Context matters enormously. Earning $150,000 in rural Kansas delivers a vastly different standard of living than the same salary in San Francisco or Boston. In many high-cost metropolitan areas, $150,000 sits solidly within the middle-class income band, sometimes even falling into the lower-middle tier depending on household size and local expenses.
Pew Research Center defines middle class as earning between two-thirds and double the median household income for a given area. According to the U.S. Census Bureau’s most recent data, the national median household income reached $83,730 in 2024, which places the national middle-class income range roughly between $56,000 and $167,000. A $150,000 household income lands near the upper boundary of that band nationally. In high-cost states like Massachusetts, California, or Maryland, earning well over $200,000 can still leave a household within the middle-class range, given the elevated costs of housing, childcare, and transportation.
This wage-to-lifestyle mismatch explains the frustration the Redditor expressed. They are doing well by most objective measures: supporting a household on a single income, saving for retirement, and carrying manageable debt. Yet coastal vacations serve as a stark reminder that millions of others command significantly more purchasing power.
What Can This Redditor Do?
First, some perspective. While 24 million millionaires is a large number, it still represents less than 10% of American adults. The overwhelming majority of people are not boat owners or beach-house holders. Wealth is highly visible in certain neighborhoods and nearly invisible in others, which creates a cognitive distortion about how common true affluence actually is.
Second, this Redditor is already ahead of a great many peers. Supporting a family on a single $150,000 income, maintaining retirement contributions, and living without crushing debt represents financial stability that millions of households lack. Genuine wealth is not exclusively monetary. It also includes time flexibility, low financial stress, strong relationships, and the freedom to make choices aligned with your own values.
Building Wealth Through Strategic Investing
For those who want to grow their net worth actively, index funds and ETFs remain among the most reliable vehicles for long-term accumulation. They offer broad diversification and low fees that actively managed funds consistently struggle to match over time.
Two of the most popular options track the same benchmark: SPDR S&P 500 ETF Trust (NYSEARCA:SPY) and Vanguard S&P 500 ETF (NYSEARCA:VOO).
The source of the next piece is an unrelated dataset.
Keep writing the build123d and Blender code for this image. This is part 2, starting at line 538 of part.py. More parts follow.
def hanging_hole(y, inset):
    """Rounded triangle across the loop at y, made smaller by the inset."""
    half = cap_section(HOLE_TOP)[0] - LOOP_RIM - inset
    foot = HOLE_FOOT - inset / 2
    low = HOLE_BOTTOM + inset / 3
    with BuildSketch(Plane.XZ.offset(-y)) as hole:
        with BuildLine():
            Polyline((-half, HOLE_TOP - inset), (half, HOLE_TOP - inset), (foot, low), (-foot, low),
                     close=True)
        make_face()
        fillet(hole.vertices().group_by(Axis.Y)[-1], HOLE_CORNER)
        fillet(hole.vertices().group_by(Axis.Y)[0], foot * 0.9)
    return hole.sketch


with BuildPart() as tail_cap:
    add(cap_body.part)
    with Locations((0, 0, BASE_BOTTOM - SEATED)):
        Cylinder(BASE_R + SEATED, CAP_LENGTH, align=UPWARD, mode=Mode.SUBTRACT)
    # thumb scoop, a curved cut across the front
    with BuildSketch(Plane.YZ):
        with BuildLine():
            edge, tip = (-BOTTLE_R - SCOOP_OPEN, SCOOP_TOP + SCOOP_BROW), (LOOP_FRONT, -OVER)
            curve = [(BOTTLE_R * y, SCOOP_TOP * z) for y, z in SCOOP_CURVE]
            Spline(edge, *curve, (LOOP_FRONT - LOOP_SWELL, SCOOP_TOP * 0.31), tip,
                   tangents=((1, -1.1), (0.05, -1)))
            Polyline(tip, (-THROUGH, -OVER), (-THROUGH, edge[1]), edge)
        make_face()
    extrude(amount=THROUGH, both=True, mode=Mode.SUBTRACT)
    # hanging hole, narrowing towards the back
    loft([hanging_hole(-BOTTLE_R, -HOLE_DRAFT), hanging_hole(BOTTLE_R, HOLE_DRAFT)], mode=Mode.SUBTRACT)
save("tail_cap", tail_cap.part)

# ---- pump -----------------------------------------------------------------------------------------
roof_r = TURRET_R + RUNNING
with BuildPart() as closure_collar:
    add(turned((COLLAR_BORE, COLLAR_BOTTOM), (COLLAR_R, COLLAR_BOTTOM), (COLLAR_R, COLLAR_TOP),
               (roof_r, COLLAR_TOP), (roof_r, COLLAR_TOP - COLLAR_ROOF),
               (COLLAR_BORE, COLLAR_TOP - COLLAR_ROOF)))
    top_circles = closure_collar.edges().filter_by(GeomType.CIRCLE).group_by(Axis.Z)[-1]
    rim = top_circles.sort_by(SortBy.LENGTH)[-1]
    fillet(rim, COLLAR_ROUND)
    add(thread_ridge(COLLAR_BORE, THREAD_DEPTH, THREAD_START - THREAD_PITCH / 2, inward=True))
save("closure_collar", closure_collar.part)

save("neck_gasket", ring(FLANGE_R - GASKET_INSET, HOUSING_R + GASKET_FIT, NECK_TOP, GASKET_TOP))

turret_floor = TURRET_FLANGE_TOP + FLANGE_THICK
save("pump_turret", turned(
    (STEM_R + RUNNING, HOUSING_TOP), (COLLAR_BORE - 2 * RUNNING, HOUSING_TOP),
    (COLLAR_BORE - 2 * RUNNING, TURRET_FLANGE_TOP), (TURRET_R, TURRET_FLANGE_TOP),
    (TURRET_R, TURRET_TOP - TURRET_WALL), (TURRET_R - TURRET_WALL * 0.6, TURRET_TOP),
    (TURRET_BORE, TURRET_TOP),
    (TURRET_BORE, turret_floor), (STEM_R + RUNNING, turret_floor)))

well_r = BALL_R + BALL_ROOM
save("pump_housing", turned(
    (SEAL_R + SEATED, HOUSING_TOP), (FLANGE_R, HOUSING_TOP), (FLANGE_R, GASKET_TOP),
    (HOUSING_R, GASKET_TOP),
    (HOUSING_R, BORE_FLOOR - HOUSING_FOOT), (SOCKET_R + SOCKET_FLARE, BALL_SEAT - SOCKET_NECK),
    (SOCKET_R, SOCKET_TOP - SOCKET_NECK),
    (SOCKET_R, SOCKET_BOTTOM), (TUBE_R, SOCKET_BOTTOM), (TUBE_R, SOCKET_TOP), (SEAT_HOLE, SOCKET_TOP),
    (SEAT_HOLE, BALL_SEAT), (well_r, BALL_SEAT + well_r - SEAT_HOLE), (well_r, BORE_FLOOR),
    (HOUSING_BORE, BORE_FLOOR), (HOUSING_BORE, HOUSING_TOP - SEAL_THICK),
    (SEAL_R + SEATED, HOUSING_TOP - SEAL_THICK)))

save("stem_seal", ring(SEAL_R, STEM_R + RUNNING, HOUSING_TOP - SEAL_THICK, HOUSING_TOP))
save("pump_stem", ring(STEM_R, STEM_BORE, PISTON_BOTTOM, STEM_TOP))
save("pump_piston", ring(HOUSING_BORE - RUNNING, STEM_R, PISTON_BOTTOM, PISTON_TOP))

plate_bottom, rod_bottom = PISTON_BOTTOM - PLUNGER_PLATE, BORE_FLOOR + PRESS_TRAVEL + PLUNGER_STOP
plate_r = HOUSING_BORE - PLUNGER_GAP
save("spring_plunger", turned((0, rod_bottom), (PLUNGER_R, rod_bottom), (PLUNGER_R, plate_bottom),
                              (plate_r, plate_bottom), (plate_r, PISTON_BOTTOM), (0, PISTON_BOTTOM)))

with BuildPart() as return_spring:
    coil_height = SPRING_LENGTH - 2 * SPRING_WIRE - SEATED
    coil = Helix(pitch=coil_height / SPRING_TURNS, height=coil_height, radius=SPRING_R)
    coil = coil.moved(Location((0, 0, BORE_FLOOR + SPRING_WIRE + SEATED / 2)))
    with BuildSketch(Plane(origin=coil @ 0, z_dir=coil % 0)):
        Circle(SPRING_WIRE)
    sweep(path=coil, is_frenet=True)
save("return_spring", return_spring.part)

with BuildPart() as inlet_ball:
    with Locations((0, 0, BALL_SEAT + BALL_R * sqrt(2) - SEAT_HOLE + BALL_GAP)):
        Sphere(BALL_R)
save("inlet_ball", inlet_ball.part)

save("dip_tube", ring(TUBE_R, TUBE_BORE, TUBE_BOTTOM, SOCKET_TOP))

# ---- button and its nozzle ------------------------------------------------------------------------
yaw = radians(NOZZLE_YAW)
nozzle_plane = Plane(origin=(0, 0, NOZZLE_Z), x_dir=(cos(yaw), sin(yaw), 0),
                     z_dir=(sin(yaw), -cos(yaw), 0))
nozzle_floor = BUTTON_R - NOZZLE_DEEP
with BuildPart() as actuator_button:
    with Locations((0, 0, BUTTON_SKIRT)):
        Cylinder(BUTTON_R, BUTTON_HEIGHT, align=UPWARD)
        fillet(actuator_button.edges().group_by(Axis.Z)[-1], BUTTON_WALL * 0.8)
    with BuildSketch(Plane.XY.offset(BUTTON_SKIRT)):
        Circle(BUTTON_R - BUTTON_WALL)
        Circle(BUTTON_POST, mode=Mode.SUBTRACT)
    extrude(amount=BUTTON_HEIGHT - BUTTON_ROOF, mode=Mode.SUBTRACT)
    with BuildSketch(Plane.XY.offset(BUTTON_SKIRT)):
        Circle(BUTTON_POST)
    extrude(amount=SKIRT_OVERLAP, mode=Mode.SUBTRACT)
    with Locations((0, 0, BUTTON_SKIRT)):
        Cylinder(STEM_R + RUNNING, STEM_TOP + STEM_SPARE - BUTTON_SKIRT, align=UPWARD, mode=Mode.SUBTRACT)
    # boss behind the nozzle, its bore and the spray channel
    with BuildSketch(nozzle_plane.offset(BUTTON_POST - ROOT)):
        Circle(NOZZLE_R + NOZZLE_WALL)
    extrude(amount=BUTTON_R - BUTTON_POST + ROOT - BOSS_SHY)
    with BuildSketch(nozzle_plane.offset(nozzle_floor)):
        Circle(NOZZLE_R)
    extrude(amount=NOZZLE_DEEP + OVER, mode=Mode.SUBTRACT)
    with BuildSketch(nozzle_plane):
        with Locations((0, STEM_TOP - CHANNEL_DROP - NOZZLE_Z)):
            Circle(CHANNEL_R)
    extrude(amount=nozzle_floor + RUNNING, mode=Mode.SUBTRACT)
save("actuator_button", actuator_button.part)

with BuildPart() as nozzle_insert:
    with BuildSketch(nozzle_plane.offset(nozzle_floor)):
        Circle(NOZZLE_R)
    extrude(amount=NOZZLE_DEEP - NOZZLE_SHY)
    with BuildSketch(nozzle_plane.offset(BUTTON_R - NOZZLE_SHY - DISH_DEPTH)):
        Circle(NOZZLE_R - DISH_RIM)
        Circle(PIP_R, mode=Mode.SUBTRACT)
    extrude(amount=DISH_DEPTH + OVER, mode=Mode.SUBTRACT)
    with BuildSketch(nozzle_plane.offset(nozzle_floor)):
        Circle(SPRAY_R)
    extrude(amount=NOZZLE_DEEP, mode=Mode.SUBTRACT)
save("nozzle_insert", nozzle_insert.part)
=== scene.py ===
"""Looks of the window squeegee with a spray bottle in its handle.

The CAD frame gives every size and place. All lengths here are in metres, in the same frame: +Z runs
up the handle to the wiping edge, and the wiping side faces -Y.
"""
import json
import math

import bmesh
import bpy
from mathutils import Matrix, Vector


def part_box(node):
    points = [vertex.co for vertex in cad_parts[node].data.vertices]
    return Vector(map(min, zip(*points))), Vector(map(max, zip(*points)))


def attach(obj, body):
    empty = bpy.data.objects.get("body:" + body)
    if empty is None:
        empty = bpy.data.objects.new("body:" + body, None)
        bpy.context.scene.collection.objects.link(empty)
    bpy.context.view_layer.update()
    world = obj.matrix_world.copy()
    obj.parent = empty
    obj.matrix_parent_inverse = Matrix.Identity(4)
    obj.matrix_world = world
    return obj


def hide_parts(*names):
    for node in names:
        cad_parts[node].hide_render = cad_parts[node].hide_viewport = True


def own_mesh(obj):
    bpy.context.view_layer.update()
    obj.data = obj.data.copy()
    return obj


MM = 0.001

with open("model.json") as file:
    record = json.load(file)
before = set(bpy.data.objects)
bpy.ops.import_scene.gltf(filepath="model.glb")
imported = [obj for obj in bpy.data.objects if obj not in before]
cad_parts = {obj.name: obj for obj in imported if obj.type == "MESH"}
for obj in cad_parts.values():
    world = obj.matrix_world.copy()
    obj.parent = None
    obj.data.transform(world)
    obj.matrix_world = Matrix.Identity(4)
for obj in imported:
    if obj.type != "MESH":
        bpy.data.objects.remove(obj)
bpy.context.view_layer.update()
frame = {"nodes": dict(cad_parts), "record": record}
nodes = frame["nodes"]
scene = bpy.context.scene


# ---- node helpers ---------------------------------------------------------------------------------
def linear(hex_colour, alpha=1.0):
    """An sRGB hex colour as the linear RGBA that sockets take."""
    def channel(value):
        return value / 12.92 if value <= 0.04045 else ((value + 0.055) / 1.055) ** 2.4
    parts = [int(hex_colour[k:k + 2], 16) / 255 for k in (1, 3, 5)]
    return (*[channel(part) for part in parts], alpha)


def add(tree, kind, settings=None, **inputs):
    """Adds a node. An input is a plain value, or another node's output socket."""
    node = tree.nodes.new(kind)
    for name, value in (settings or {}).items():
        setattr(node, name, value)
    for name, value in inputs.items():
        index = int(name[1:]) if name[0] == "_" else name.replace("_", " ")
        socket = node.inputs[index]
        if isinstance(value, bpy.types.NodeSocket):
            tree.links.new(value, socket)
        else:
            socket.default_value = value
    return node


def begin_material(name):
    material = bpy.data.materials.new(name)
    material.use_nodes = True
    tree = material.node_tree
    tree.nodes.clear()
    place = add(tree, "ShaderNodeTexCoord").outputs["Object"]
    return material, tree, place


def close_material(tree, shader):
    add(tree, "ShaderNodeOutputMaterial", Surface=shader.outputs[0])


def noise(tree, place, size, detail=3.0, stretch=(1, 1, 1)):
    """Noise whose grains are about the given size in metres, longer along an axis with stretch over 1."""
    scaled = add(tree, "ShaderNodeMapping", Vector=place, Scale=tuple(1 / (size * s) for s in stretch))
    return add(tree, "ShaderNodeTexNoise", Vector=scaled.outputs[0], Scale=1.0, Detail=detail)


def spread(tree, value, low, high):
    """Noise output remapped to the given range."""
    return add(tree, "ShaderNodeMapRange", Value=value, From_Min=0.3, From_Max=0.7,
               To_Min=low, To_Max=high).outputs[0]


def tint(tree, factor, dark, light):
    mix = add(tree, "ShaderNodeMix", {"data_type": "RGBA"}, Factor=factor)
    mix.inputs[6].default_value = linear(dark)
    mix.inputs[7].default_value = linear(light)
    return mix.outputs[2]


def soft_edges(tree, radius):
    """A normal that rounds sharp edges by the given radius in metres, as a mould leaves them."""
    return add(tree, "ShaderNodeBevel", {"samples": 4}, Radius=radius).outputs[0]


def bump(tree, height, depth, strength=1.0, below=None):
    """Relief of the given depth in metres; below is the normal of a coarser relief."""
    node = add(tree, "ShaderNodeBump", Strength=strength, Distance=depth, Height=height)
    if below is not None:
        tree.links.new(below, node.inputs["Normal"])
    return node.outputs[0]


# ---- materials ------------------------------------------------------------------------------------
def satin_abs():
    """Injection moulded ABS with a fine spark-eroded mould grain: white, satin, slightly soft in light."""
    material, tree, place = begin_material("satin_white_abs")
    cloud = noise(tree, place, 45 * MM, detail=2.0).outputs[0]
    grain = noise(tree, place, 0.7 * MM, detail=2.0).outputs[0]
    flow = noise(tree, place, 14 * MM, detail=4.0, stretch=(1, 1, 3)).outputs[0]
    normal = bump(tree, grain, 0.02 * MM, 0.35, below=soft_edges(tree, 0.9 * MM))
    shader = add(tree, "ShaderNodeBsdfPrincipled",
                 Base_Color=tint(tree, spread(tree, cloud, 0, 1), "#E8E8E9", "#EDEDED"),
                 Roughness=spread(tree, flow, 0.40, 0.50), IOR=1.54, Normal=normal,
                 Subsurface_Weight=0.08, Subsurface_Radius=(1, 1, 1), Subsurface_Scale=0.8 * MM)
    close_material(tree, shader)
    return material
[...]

Both provide exposure to 500 of the largest U.S. companies, balancing tech-heavy growth with stability from sectors like financials, healthcare, and consumer staples. The key distinction is cost: VOO charges an annual expense ratio of just 0.03%, compared to SPY’s 0.09%. That gap looks small in isolation, but it compounds into a meaningful difference for a buy-and-hold investor over decades.
VOO’s performance advantage over SPY is real, if modest. According to a June 2026 analysis by The Motley Fool, VOO outperforms SPY across every standard time frame, including year-to-date, one-year, three-year, five-year, and ten-year periods. Over ten years, the annualized gap amounts to just 0.06 percentage points, but those fractions of a percent add up substantially over a multi-decade investing horizon. In a milestone reflecting broad investor confidence in passive investing, VOO became the first ETF in history to surpass $1 trillion in net assets on June 2, 2026, according to Morningstar.
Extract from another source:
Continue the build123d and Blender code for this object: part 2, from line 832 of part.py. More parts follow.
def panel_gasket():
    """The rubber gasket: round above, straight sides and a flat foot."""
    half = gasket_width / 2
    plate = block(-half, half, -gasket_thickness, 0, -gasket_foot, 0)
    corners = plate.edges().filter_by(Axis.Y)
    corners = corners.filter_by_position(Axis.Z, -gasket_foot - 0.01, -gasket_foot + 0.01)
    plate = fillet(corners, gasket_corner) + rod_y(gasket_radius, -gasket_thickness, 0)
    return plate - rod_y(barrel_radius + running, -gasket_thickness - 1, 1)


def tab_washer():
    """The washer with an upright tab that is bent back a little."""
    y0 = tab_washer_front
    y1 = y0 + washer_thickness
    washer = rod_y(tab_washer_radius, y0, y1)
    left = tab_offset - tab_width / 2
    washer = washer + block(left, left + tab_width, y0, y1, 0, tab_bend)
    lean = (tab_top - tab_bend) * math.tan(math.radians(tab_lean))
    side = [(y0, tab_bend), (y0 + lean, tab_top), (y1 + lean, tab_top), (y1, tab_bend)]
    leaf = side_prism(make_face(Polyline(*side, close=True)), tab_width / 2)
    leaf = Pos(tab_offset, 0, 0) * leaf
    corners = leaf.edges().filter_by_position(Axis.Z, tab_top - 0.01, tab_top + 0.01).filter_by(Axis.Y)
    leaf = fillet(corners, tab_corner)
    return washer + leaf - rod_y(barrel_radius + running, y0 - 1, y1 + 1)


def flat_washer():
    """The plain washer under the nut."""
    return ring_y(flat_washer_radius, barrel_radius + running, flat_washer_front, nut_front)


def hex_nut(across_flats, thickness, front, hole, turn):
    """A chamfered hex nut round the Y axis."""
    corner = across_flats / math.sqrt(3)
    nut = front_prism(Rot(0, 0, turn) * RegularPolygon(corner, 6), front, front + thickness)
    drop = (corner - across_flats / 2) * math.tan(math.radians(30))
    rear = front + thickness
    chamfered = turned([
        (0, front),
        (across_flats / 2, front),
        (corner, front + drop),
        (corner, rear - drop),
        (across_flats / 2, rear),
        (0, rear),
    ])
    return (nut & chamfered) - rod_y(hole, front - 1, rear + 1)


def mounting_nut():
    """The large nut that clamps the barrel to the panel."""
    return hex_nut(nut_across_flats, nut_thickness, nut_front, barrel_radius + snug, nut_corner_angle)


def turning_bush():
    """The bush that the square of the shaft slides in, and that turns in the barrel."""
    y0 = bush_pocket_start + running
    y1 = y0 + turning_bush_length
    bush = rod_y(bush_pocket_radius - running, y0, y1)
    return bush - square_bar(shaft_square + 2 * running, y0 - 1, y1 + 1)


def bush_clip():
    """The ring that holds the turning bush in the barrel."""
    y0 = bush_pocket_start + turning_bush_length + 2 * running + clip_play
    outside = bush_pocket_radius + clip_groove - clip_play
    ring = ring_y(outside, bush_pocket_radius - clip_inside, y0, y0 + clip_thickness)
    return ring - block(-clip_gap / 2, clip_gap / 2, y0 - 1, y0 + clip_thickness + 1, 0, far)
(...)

The math on consistent contributions is compelling. Investing $500 monthly into an S&P 500 fund earning an average annual return of 10% would grow to roughly $380,000 over 20 years and surpass $1 million over 30 years. That will not buy a yacht, but it can fund a secure retirement and eliminate the financial anxiety that plagues so many households.
The Bigger Picture
The Redditor’s experience reflects a broader American paradox. The U.S. is an extraordinarily wealthy nation, yet its wealth distribution is highly uneven and increasingly visible. Social media, travel, and consumer culture constantly surface comparisons that previous generations rarely encountered. A middle-class earner in 1985 did not scroll through feeds showcasing private jets and infinity pools. Today, those images are inescapable.
Financial contentment, in the end, is not about matching someone else’s beach house or boat. It is about defining your own goals, whether that means early retirement, funding your children’s education, traveling extensively, or simply working less, and then building a concrete plan to reach them. The Redditor earning $150,000 with stable expenses and active retirement savings is better positioned to do exactly that than the vast majority of people on earth.
Millionaires exist in greater numbers than most people imagine, but their visibility does not diminish the real financial progress this household has already made, or the wealth they can continue building through disciplined investing and realistic expectations.
Editor’s note: This article updates the U.S. median household income figure to $83,730 per the Census Bureau’s 2024 data (replacing a stale $75,000 estimate), revises the national middle-class income band accordingly, corrects the millionaire count to approximately 23.8 million per the UBS 2025 Global Wealth Report, and adds context on VOO crossing $1 trillion in assets in June 2026.